As Turner told the crowd at the third Founder Factory event at World Cafe Live earlier this month, it was not as simple as it appears. Invite Media is a great example of the "pivot," a bit of business jargon that means if your first idea isn't working, shift to a new one.

During his presentation, Turner even joked about being able to describe how Invite Media adapted using such a term. Pivoting sounds a lot more decisive than how Invite Media's venture capital investors characterized Turner and his fellow twentysomethings: "the shiny-object kids."

As a teenager, Turner had started and sold other online businesses, including one to swap gift certificates and another to order food from local restaurants. While at the University of Pennsylvania, Turner, Zachary Weinberg, Scott Becker, and Michael Provenzano started Invite Media in 2007 to build a video ad network.
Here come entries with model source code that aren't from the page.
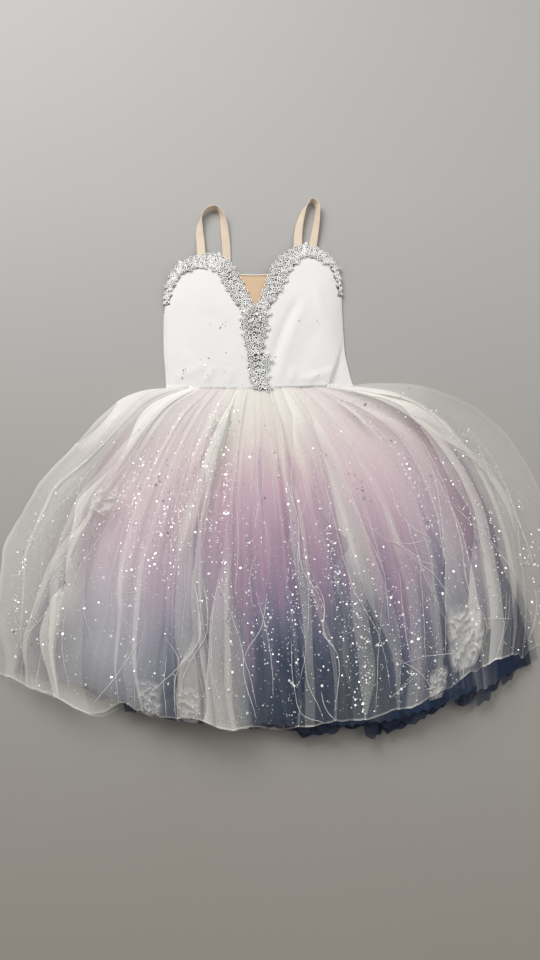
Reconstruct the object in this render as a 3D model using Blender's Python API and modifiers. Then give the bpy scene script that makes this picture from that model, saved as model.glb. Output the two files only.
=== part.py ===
"""A child's ballet dress, laid flat on its back on a floor.

The bodice is white stretch cloth with a sweetheart neck, a skin-coloured insert in the V, silver lace along
the neck edge and down the centre front, and two looped elastic straps. The skirt is three gathered tulle
tubes, one inside the other: a sheer overlay, a dyed layer and a dark underlayer.

Metres, +Z up, +Y from the hem towards the straps, and the floor at Z = 0 under the middle of the dress.
"""

import math
from collections import namedtuple

import bmesh
import bpy
import numpy as np
from mathutils import Vector

# Cloth
TULLE = 0.0010  # wall of each skirt layer
STRETCH = 0.0012  # wall of the bodice
MESH = 0.0010  # wall of the neck insert
ELASTIC = 0.0011  # wall of the straps
GAP = 0.0003  # between pieces that are sewn or lie together

# Bodice
WAIST_LEFT = Vector((-0.157, 0.078))
WAIST_RIGHT = Vector((0.110, 0.081))
WAIST_DIP = 0.004  # how far the middle of the waist seam lies below its ends
WAIST_SEAM = 0.0006  # clear space between bodice and skirt along the waist
SIDE_ROUNDING = 7.0  # the higher, the tighter the bodice front turns down to its side seams
BACK_TOP_SCOOP = 0.030  # how far the back neck dips below the underarms

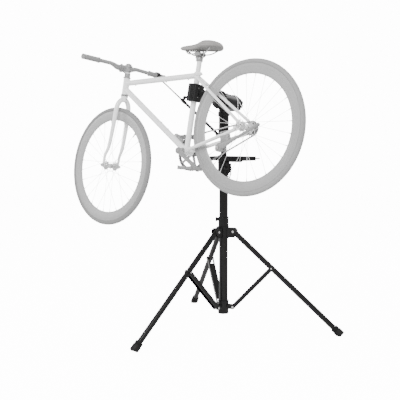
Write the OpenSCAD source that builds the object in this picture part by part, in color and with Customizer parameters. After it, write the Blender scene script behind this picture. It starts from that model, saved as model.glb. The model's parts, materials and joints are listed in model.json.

It would prove to be an awful idea, Turner said, and led to a pivot to a new approach to the many marketplaces that handle the buying and selling of online advertising.

It was also clear that a company focused on advertising agencies for its clients would need to spend more time in the center of that universe, New York. Turner and Weinberg put thousands of miles on a car, driving to New York in the wee hours to make 8 a.m. meetings at agencies and then driving back to Philadelphia to get to class or take tests.

A 600-square-foot office in Philadelphia's Northern Liberties neighborhood was where the four founders lived, worked, coded, and lost a lot of sleep. But looking back, Turner, now 24, said it was the most fun he's had.

"There is no better time to start a company than when you're in school," he said.